Por aquellos tiempos se me ocurrió hacer algo raro: remixes de rock duro. No los llamaba remixes porque ni el término ni la técnica de mezcla en sí eran populares aún, pero grabé varios casetes con mis versiones friquis de clásicos metaleros en las que alteraba la estructura de los temas repitiendo —a veces quitando— un solo de guitarra o un estribillo, trasladando la introducción al final y cosas por el estilo. También creaba arreglos rítmicos haciendo transiciones a lo Fat Boy Slim, y eso que faltaba una década para que él editara su primer álbum. No pretendo insinuar que yo haya sido un precursor del estilo de este exitoso DJ, sólo apunto que esas repeticiones de trocitos de canción —loops en redondas, luego en blancas y por último en negras, antes de permitir que la pieza siga su viaje— se parecían mucho al recurso que tanto usó Fat Boy una década más tarde.

En definitiva, a los dos nos fue muy bien gracias a estas virguerías: él se hizo multimillonario y yo llegué a dominar la respuesta del motor de las caseteras. Remixaba a pulso; Pause y Rec a mansalva, rebobinando delicadamente con el dedo o dando toques sutiles al botón Rewind para que la cinta se moviera lo justo. Era todo un arte… o digamos, mejor, una gran artesanía. Por cierto, vestía estos singulares mixtapes recortando y doblando cartulinas en las que hacía algún dibujo o collage y coronaba las portadas agregando el logo de Hell-Cap (mi sello discográfico inventado).

Además de mi labor como DJ remixador de metal, destaco que durante esa etapa heavy nunca oculté mi entusiasmo por el rock-pop en general. Ni siquiera cuando deambulaba con el simpático disfraz de tipo duro y me relacionaba con otros heavys, quienes no podían entender que yo aceptara unas músicas tan blandas.

Por fortuna siempre tuve la cabeza abierta. Supongo que al margen de aquel golpe que me envió al hospital poco después de mi cuarto cumpleaños.

Compuse mi primera canción a los catorce, en la escuela, en mitad de una clase.

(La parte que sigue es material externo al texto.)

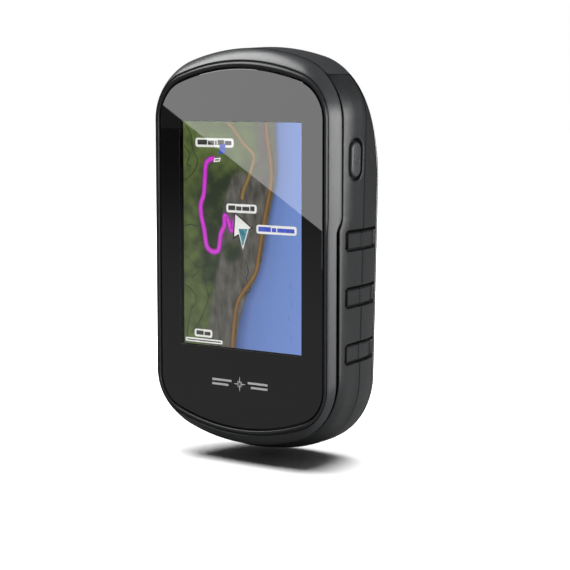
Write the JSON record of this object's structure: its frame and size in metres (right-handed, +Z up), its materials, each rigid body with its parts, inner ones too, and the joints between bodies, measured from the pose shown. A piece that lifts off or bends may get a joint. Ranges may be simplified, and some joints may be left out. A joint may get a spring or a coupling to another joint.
{
  "type": "handheld gps unit",
  "caption": "Rugged pocket satellite navigator with a glass touch screen, rubber side grip, side power key, sealed USB port and a lift-off battery door with a mounting rail and a latch ring.",
  "frame": {"origin": "middle of the base of the overall box", "axes": "+Z up the long side of the unit, the screen faces -Y, the power key is on the +X side"},
  "size_m": [0.0576, 0.033, 0.102],
  "materials": {
    "bezel_plastic": "satin moulded plastic, fine grain",
    "lens_glass": "hard glass with a black printed border",
    "tape": "black foam tape",
    "lcd": "colour liquid crystal panel",
    "light_guide": "clear moulded light guide",
    "sheet_steel": "thin rolled sheet",
    "ribbon": "amber flexible circuit",
    "circuit_board": "green solder resist",
    "chip_plastic": "matt moulding compound",
    "ceramic": "unglazed ceramic",
    "connector_plastic": "ivory nylon",
    "case_plastic": "fine textured moulded plastic",
    "grip_rubber": "grained soft rubber",
    "key_rubber": "smooth soft rubber",
    "seal_rubber": "silicone cord",
    "screw_steel": "plated steel",
    "latch_steel": "bead blasted stainless steel",
    "cell_sleeve": "printed sleeve on a steel can",
    "contact_plate": "nickel plated spring steel",
    "card_plastic": "black moulded card"
  },
  "bodies": {
    "case": {"front_bezel": "bezel_plastic", "touch_lens": "lens_glass", "lens_tape": "tape", "display_panel": "lcd", "backlight_unit": "light_guide", "display_frame": "sheet_steel", "display_ribbon": "ribbon", "display_connector": "connector_plastic", "touch_ribbon": "ribbon", "main_board": "circuit_board", "board_screw_1": "screw_steel", "board_screw_2": "screw_steel", "board_screw_3": "screw_steel", "board_screw_4": "screw_steel", "rf_shield": "sheet_steel", "processor_chip": "chip_plastic", "memory_chip": "chip_plastic", "compass_chip": "chip_plastic", "gps_antenna": "ceramic", "beeper": "chip_plastic", "card_socket": "sheet_steel", "memory_card": "card_plastic", "power_switch": "sheet_steel", "rear_case": "case_plastic", "case_seal": "seal_rubber", "door_seal": "seal_rubber", "side_grip": "grip_rubber", "case_screw_1": "screw_steel", "case_screw_2": "screw_steel", "usb_board": "circuit_board", "usb_port": "sheet_steel", "usb_ribbon": "ribbon", "battery_left": "cell_sleeve", "battery_right": "cell_sleeve", "bridge_contact": "contact_plate", "bridge_spring": "contact_plate", "positive_contact": "contact_plate", "negative_contact": "contact_plate", "negative_spring": "contact_plate"},
    "power_key": {"power_key": "key_rubber", "key_clip": "screw_steel", "switch_plunger": "chip_plastic"},
    "weather_cap": {"weather_cap": "key_rubber"},
    "battery_door": {"battery_door": "case_plastic"},
    "latch": {"latch_stud": "latch_steel", "latch_retainer": "latch_steel"},
    "latch_ring": {"latch_ring": "latch_steel"}
  },
  "joints": [
    {"name": "power_key_press", "type": "slide", "parent": "case", "child": "power_key", "axis": [-1, 0, 0], "range_m": [0, 0.0004], "stiffness_N_per_m": 4000},
    {"name": "weather_cap_open", "type": "hinge", "parent": "case", "child": "weather_cap", "pos_m": [0, 0.0063, 0.0922], "axis": [1, 0, 0], "range_deg": [0, 115]},
    {"name": "battery_door_lift", "type": "slide", "parent": "case", "child": "battery_door", "axis": [0, 1, 0], "range_m": [0, 0.035]},
    {"name": "latch_turn", "type": "hinge", "parent": "battery_door", "child": "latch", "pos_m": [0, 0.0112, 0.0082], "axis": [0, 1, 0], "range_deg": [0, 90]},
    {"name": "ring_fold", "type": "hinge", "parent": "latch", "child": "latch_ring", "pos_m": [0, 0.0112, 0.0082], "axis": [1, 0, 0], "range_deg": [0, 90]}
  ]
}
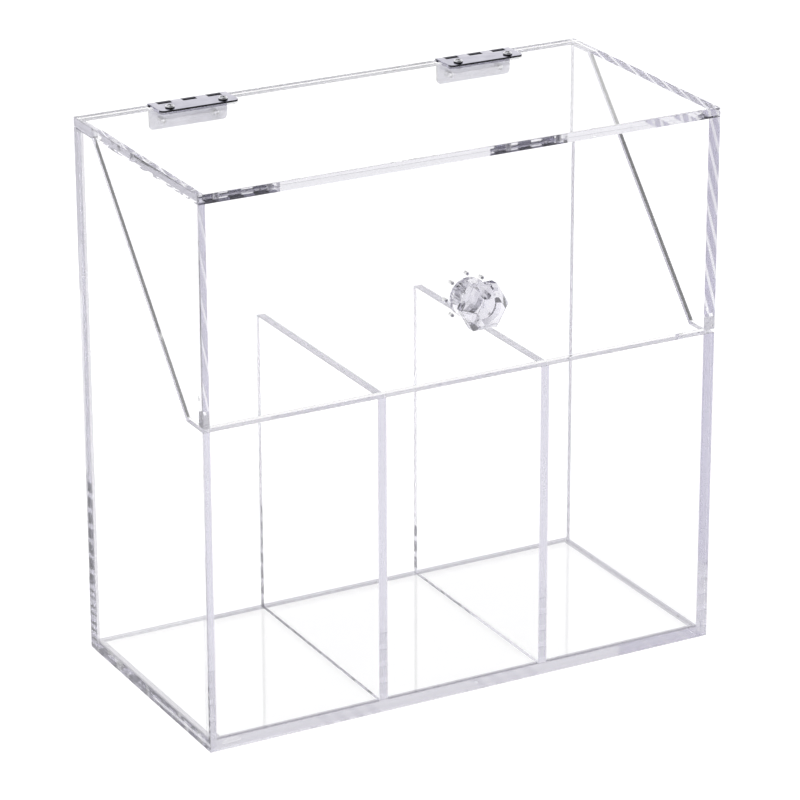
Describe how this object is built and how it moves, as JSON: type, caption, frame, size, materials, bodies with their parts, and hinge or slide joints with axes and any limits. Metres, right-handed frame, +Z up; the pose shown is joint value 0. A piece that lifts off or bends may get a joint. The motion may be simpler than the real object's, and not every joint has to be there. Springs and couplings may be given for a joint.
{
  "type": "clear lidded compartment box",
  "caption": "Clear acrylic box with upright compartments, a knob and a flip-up lid whose top, upper front and slanted cheeks swing over the back on hinges.",
  "frame": {"origin": "centre of the base panel's underside, on the surface that the box stands on", "axes": "+X to the right as seen from the front, -Y towards the front with the knob, +Z up"},
  "size_m": [0.3, 0.1756, 0.3026],
  "materials": {
    "acrylic_sheet": "clear cast acrylic sheet, polished faces, pale grey-lilac cut edges",
    "clear_knob": "clear moulded acrylic with flat polished facets",
    "hinge_metal": "bright pressed steel with fine scratches",
    "screw_steel": "bright plated, cross-recess pan heads"
  },
  "bodies": {
    "box": {"base_panel": "acrylic_sheet", "back_panel": "acrylic_sheet", "left_side_panel": "acrylic_sheet", "right_side_panel": "acrylic_sheet", "lower_front_panel": "acrylic_sheet", "left_divider": "acrylic_sheet", "right_divider": "acrylic_sheet", "left_hinge_back_leaf": "hinge_metal", "left_hinge_pin": "hinge_metal", "left_hinge_back_screw_1": "screw_steel", "left_hinge_back_screw_2": "screw_steel", "right_hinge_back_leaf": "hinge_metal", "right_hinge_pin": "hinge_metal", "right_hinge_back_screw_1": "screw_steel", "right_hinge_back_screw_2": "screw_steel"},
    "lid": {"lid_top_panel": "acrylic_sheet", "lid_front_panel": "acrylic_sheet", "lid_left_cheek": "acrylic_sheet", "lid_right_cheek": "acrylic_sheet", "knob": "clear_knob", "knob_screw": "screw_steel", "left_hinge_lid_leaf": "hinge_metal", "left_hinge_lid_screw_1": "screw_steel", "left_hinge_lid_screw_2": "screw_steel", "right_hinge_lid_leaf": "hinge_metal", "right_hinge_lid_screw_1": "screw_steel", "right_hinge_lid_screw_2": "screw_steel"}
  },
  "joints": [
    {"name": "lid_hinge", "type": "hinge", "parent": "box", "child": "lid", "pos_m": [0, 0.073, 0.299], "axis": [-1, 0, 0], "range_deg": [0, 215]}
  ]
}
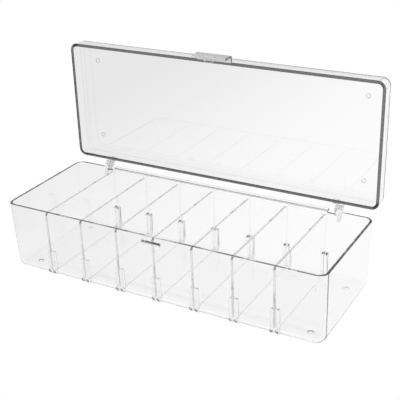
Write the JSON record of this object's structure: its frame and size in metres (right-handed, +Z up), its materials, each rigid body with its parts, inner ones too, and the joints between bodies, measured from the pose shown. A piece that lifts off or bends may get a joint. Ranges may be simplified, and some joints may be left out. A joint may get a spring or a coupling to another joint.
{
  "type": "parts sorting tray",
  "caption": "Long clear sorting box with lift-out dividers between slot ribs, and a lid on stub-pin hinges that snaps shut with a moulded clasp.",
  "frame": {"origin": "centre of the tray's flat underside, which rests on the table", "axes": "+X along the row of compartments, +Y from the clasp side to the hinge side, +Z up; the lid is stored standing open on its stop"},
  "size_m": [0.2648, 0.1152, 0.1612],
  "materials": {
    "tray_clear": "clear moulded polystyrene, polished",
    "divider_clear": "clear moulded polystyrene, polished",
    "lid_clear": "clear moulded polystyrene, polished"
  },
  "bodies": {
    "tray": {"tray": "tray_clear"},
    "divider_1": {"divider_1": "divider_clear"},
    "divider_2": {"divider_2": "divider_clear"},
    "divider_3": {"divider_3": "divider_clear"},
    "divider_4": {"divider_4": "divider_clear"},
    "divider_5": {"divider_5": "divider_clear"},
    "divider_6": {"divider_6": "divider_clear"},
    "divider_7": {"divider_7": "divider_clear"},
    "lid": {"lid": "lid_clear"}
  },
  "joints": [
    {"name": "lid_hinge", "type": "hinge", "parent": "tray", "child": "lid", "pos_m": [0, 0.0517, 0.0561], "axis": [-1, 0, 0], "range_deg": [-90.5, 0]},
    {"name": "divider_1_lift", "type": "slide", "parent": "tray", "child": "divider_1", "axis": [0, 0, 1], "range_m": [0, 0.06]},
    {"name": "divider_2_lift", "type": "slide", "parent": "tray", "child": "divider_2", "axis": [0, 0, 1], "range_m": [0, 0.06]},
    {"name": "divider_3_lift", "type": "slide", "parent": "tray", "child": "divider_3", "axis": [0, 0, 1], "range_m": [0, 0.06]},
    {"name": "divider_4_lift", "type": "slide", "parent": "tray", "child": "divider_4", "axis": [0, 0, 1], "range_m": [0, 0.06]},
    {"name": "divider_5_lift", "type": "slide", "parent": "tray", "child": "divider_5", "axis": [0, 0, 1], "range_m": [0, 0.06]},
    {"name": "divider_6_lift", "type": "slide", "parent": "tray", "child": "divider_6", "axis": [0, 0, 1], "range_m": [0, 0.06]},
    {"name": "divider_7_lift", "type": "slide", "parent": "tray", "child": "divider_7", "axis": [0, 0, 1], "range_m": [0, 0.06]}
  ]
}
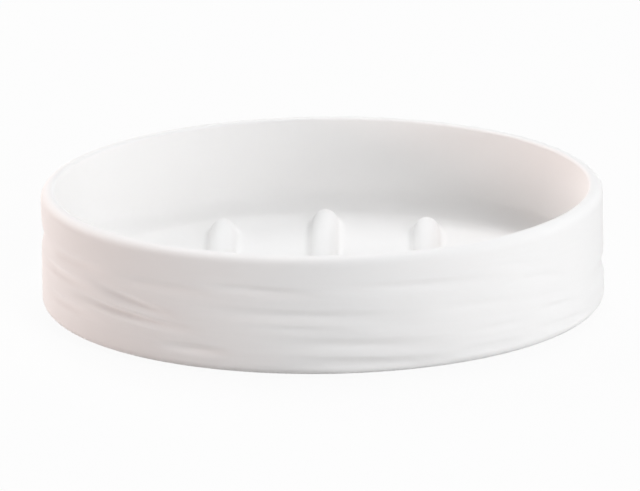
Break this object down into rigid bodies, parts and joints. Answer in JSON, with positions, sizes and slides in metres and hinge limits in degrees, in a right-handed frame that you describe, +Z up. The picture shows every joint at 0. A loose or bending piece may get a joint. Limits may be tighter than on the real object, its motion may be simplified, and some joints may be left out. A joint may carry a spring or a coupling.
{
  "type": "soap dish",
  "caption": "Oval countertop soap dish with shallow grooves drifting round its wall, raised drip ribs on the floor and soft pads under the base.",
  "frame": {"origin": "on the surface that the pads stand on, under the middle of the dish", "axes": "+X along the length, to the right in the picture; +Y along the width, to the back; +Z up"},
  "size_m": [0.14, 0.1018, 0.031],
  "materials": {
    "matte_glaze": "matte",
    "foot_pad": "satin"
  },
  "bodies": {
    "root": {"dish_body": "matte_glaze", "foot_pad_front_left": "foot_pad", "foot_pad_front_right": "foot_pad", "foot_pad_back_left": "foot_pad", "foot_pad_back_right": "foot_pad"}
  },
  "joints": []
}
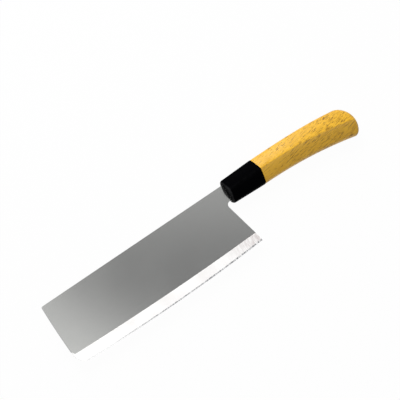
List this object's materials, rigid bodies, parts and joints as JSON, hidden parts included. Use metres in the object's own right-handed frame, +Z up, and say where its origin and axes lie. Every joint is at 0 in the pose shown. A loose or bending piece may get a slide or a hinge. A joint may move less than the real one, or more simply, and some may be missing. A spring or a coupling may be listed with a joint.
{
  "type": "chinese cleaver",
  "caption": "Light Chinese vegetable cleaver: straight-spined rectangular steel blade with ground edge, black collar and drooping ridged wooden grip on a hidden tang.",
  "frame": {"origin": "middle of the bounding box, on the level of the lower side ridge that the handle lies on", "axes": "+X from the blade to the butt, +Y from the cutting edge to the spine, +Z up through the flat of the blade"},
  "size_m": [0.3162, 0.0606, 0.0207],
  "materials": {
    "blade_steel": "fine satin sides, pale ground edge",
    "ferrule_plastic": "black, moulded, semi-matte",
    "grip_wood": "yellow, close-grained, short dark pores, satin lacquer",
    "tang_resin": "set resin, hidden"
  },
  "bodies": {
    "root": {"blade": "blade_steel", "ferrule": "ferrule_plastic", "grip": "grip_wood", "tang_adhesive": "tang_resin"}
  },
  "joints": []
}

Escribí la letra mientras imaginaba la melodía, y una vez que la consideré terminada, se la mostré con ilusión a algunos compañeros. Fue entonces cuando uno de ellos, muy sobrado, me espetó «¡Qué vas a haberla escrito vos! ¡Vos no podés escribir nada! ¡No te creo!». Por un segundo me ofendí pero al instante me sentí halagado y hasta noté una sensación potente de seguridad, algo nuevo e inesperado que me invadió. Consintiendo cierto misticismo diré que en aquel trance una parte de mí supo que pasaría el resto de mi vida escribiendo canciones y que no me iría mal. A todo esto, la letra sería un rejunte de ingenuidades. Aunque vaya uno a saber… A mi ópera prima se la llevó el viento y nunca más supe de ella.


* Imagen extraída del manual de instrucciones de mi antiguo grabador.